The chorus begins with the seemingly innocuous, ‘good tidings we bring, to you and your kin’, before demanding, ‘...now bring us some figgy pudding’. The second chorus ends with a reminder that this is a group endeavour (‘for we all like our figgy pudding’) before a barely concealed threat completes the third chorus, ‘And we won’t go until we get some, so bring some out here’.

Little wonder then that wassailing was banned by many parishes during the medieval period but, if you’re lucky enough, you can still catch the odd wassailer in one of the cider-producing regions of the UK and maybe in one of the most popular carols sung at Christmas...


Deck the Halls

The English version of this ditty wasn’t published until 1862. It included the lines, ‘see the flowing bowl before us,’ and ‘laughing quaffing all together,’ which could easily refer to both the wassail and the wassailers respectively.

In addition to the opening lines, mindful of the ancient habit of decorating one’s property with evergreens during midwinter, it almost goes out of its way to not acknowledge Christmas, referring to it instead as ‘Yuletide’.

Christmas number ones

We can also see our former Christmas number one singles as an extension of the pre-Christian tradition of communal singing in the dark autumn/winter months. Many of these Christmas number ones, and more than a few almost-rans, have served as soundtracks to our Christmases’, even if the artists in question have faded into obscurity. They are, in many respects, the contemporary version of the Christmas carol and, similarly, employ both secular and religious themes.

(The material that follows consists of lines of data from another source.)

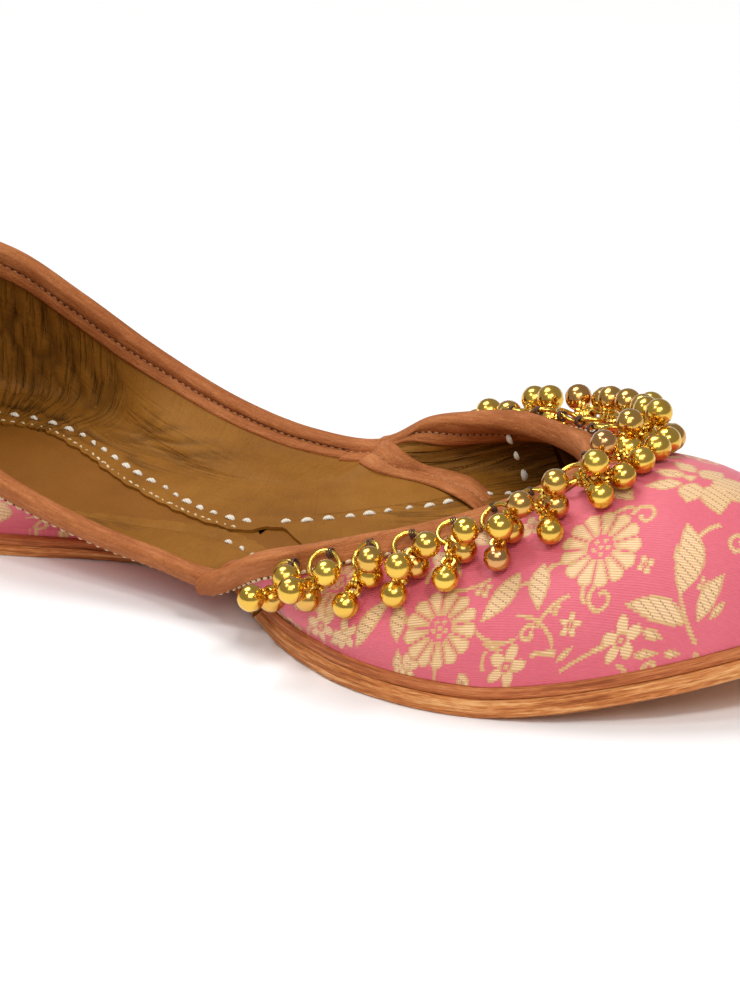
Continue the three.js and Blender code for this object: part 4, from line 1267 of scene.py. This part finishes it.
def cluster(index, t):
    """One jump ring with its bells, as one piece in place of its CAD solid."""
    store = ([], [], [])
    shrink = min(1.0, float(wall_length(np.array([t]))[0, 0]) * 0.6 / BELL_ROWS["far"])
    centre = spot(t, RING_BELOW, RING_LIFT)
    axis = spot(t, RING_BELOW, RING_LIFT + 1) - centre
    down = spot(t, RING_BELOW + 1, RING_LIFT) - centre
    tilt = 0.35 * math.sin(index * 2.3)
    stand = axis * math.cos(tilt) + np.cross(axis, down) * math.sin(tilt)
    add_part(store, ring, axes_to(stand, down), centre + axis * 0.25)
    lower = centre + unit(down) * (RING - WIRE) / 2
    for number, (beside, row, stack) in enumerate(bells_of(t, index)):
        below = BELL_ROWS[row] * shrink
        pace = np.linalg.norm(spot(t + 0.25, below, OVERLAP) - spot(t - 0.25, below, OVERLAP))
        turn = t + beside * BELL * 0.5 / pace
        place = spot(turn, below, BELL_LIFT + stack * STACK)
        toward = lower - place
        gap = np.linalg.norm(toward)
        toward = toward / gap
        sway = np.cross(toward, axis)
        add_part(store, ball, axes_to(toward, sway + 0.2 * axis), place, random.random())
        count = max(1, round((gap - BELL / 2) / 2.1))
        for k in range(count):
            step = BELL / 2 + 0.9 + (gap - BELL / 2 - 1.0) * k / max(1, count - 0.5)
            hint = sway if (k + number) % 2 else axis
            for shift in (-0.42, 0.42):
                add_part(store, loop, axes_to(hint, toward), place + toward * step + unit(hint) * shift)
    bpy.ops.object.select_all(action="DESELECT")
    bpy.ops.mesh.primitive_cube_add(size=MM)
    piece = bpy.context.object
    piece.data.clear_geometry()
    piece.data.from_pydata(store[0], [], store[1])
    piece.name = piece.data.name = f"bells_{index + 1:02d}"
    piece.data.attributes.new("Batch", "FLOAT", "POINT").data.foreach_set("value", store[2])
    piece.data.materials.append(GOLD.material)
    bpy.ops.object.shade_smooth_by_angle(angle=math.radians(50))
    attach(piece, "root")
    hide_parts(f"bell_cluster_{index + 1:02d}")
    return len(store[1])


garland = garland_turns()
print("clusters:", len(garland), "faces:", sum(cluster(i, t) for i, t in enumerate(garland)))

# %% [markdown]
# ## The thread that holds the rings
# Each ring is sewn down with a few turns of dark thread over its upper side. A turn is a small torus
# round the wire, pushed half into the binding.

# %% Ring ties
bpy.ops.mesh.primitive_torus_add(major_segments=14, minor_segments=5, major_radius=0.95 * MM, minor_radius=0.2 * MM)
tie_model = bpy.context.object
ties = []
for t in garland:
    for shift in (-0.035, 0.0, 0.035):
        place = spot(t + shift, RING_BELOW - (RING - WIRE) / 2, RING_LIFT - 0.1)
        behind, before = (spot(t + shift + step, RING_BELOW - 3, RING_LIFT) for step in (-0.05, 0.05))
        ahead = unit(before - behind)
        off = unit(spot(t, RING_BELOW, RING_LIFT + 1) - spot(t, RING_BELOW, RING_LIFT))
        ties.append((place, np.cross(ahead, off), off, ahead))
scatter("ring_ties", tie_model, ties, DARK_THREAD, 0.1)
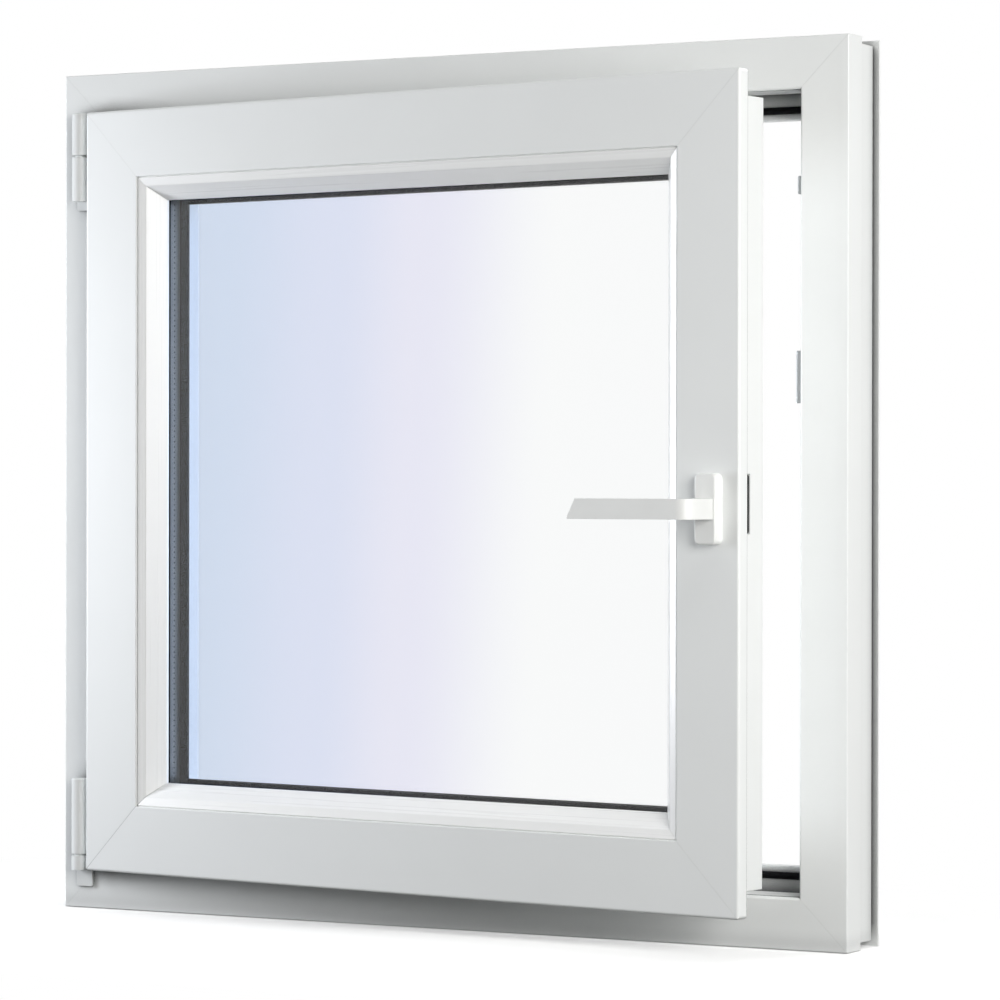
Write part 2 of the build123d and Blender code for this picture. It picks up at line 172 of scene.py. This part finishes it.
# The world: dim for the light it gives, white where it is seen straight or through glass.
def makeWorld(values):
    world = bpy.data.worlds.new("studioRoom")
    bpy.context.scene.world = world
    world.use_nodes = True
    tree = world.node_tree
    tree.nodes.clear()
    room = addNode(tree, "ShaderNodeBackground", inputs={
        "Color": hexColour(values["roomColour"]), "Strength": values["roomStrength"]})
    backdrop = addNode(tree, "ShaderNodeBackground", inputs={"Color": white, "Strength": 1.0})
    path = addNode(tree, "ShaderNodeLightPath")
    straight = reckon(tree, "MAXIMUM", path.outputs["Is Camera Ray"], path.outputs["Is Transmission Ray"])
    heading = addNode(tree, "ShaderNodeTexCoord").outputs["Generated"]
    side = addNode(tree, "ShaderNodeSeparateXYZ", links={0: heading})
    behind = addNode(tree, "ShaderNodeMapRange", inputs={
        "From Min": -values["mirrorTurn"], "From Max": values["mirrorTurn"],
        "To Min": values["frontMirror"], "To Max": 1.0}, links={"Value": side.outputs["Y"]})
    mirrored = reckon(tree, "MULTIPLY", path.outputs["Is Glossy Ray"], behind.outputs[0])
    seen = reckon(tree, "MAXIMUM", straight, mirrored)
    mix = addNode(tree, "ShaderNodeMixShader", links={0: seen, 1: room.outputs[0], 2: backdrop.outputs[0]})
    addNode(tree, "ShaderNodeOutputWorld", links={"Surface": mix.outputs[0]})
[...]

A song for the festive season

Carol singers at Christmas are as much part of the celebrations as baubles, tinsel and granddad falling asleep in front of the television. Sure, Christmas as we know it may well have come from non-Christian traditions, but that’s missing the point.

Christmas is a time of coming together, to celebrate both the end and the beginning of the year during the darkest, coldest days of the calendar. And there’s no better way of honouring the occasion than with loved ones, a raised glass and belting out a preferred festive song.

Finally, the definition of 'carol' is a ‘joyful song’, which derives from ‘carole’, an old French word, which means to dance in a ring, which might even imply that there may have been much more to the original notion of a carol than just singing. But what exactly, lies somewhere in the distant past.